POST /api/v1/pipeline/generate
Content-Type: multipart/form-data
Parameters:
ParameterTypeRequiredDescription
fileform-dataYesData file to analyze (CSV, JSON, or XML)
pipelineform-dataNoPipeline name (auto-derived from filename if omitted)
delimiterform-dataNoCSV delimiter (default: ,)
headerform-dataNoWhether file has header row
allStringsform-dataNoIf true, all fields are typed as string (default: false)
Example:
curl -X POST http://localhost:8080/api/v1/pipeline/generate \
  -F "file=@/path/to/sample.csv" \
  -F "pipeline=my_pipeline"
Response: 200 OK with a partial PipelineConfig JSON:
{
  "name": "my_pipeline",
  "source": {
    "fileAttributes": {
      "csvAttributes": {
        "delimiter": ",",
        "header": true
      }
    },
    "schemaProperties": {
      "fields": [
        {"name": "id", "type": "int"},
        {"name": "name", "type": "string"},
        {"name": "amount", "type": "double"},
        {"name": "created_at", "type": "string"}
      ]
    }
  },
  "destination": {
    "database": {
      "dbName": "datris",
      "schema": "public",
      "table": "my_pipeline",
      "usePostgres": true
    }
  }
}
Inferred types: boolean, int, bigint, float, double, string, date, timestamp Note: For CSV files, the AI analyzes the content and infers types. For JSON and XML files, a default config is generated with a single _json or _xml string field. When allStrings is true, all fields are set to string (used by the MCP server for reliable ingestion). Edit the generated JSON to add your destination configuration before registering it with POST /pipeline.

Profile Data

Upload a data file for AI-powered profiling — get summary statistics, quality issues, and suggested validation rules.

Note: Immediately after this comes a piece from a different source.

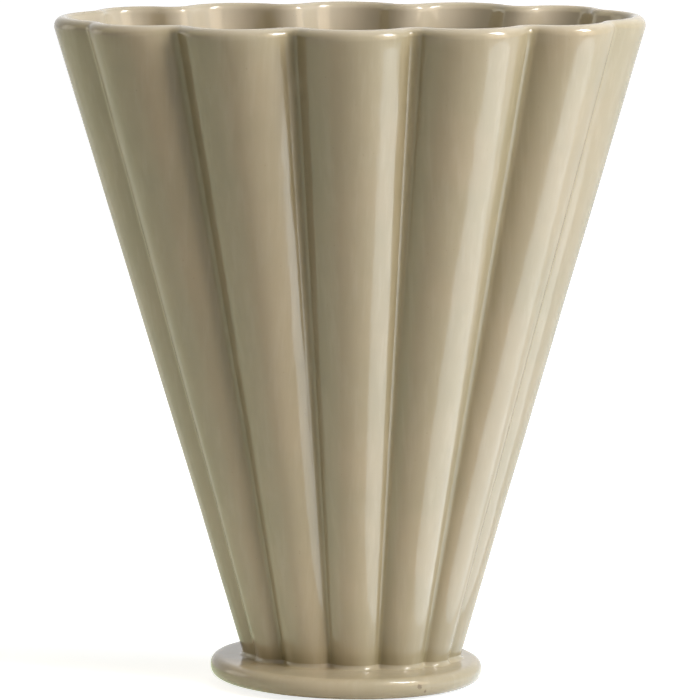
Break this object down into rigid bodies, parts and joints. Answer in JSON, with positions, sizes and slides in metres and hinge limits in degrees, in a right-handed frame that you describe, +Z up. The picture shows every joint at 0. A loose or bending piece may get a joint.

POST /api/v1/pipeline/profile
Content-Type: multipart/form-data
Parameters:
ParameterTypeRequiredDescription
fileform-dataYesData file to profile
delimiterform-dataNoCSV delimiter (default: ,)
headerform-dataNoWhether file has header row (default: true)
sampleSizeform-dataNoNumber of rows to sample (default: 200)
Example:
curl -X POST http://localhost:8080/api/v1/pipeline/profile \
  -F "file=@/path/to/data.csv" \
  -F "sampleSize=200"
Response: 200 OK with a JSON profile including summary statistics, quality issues, recommendations, and suggested data quality rules. See AI Data Profiling for the full response format.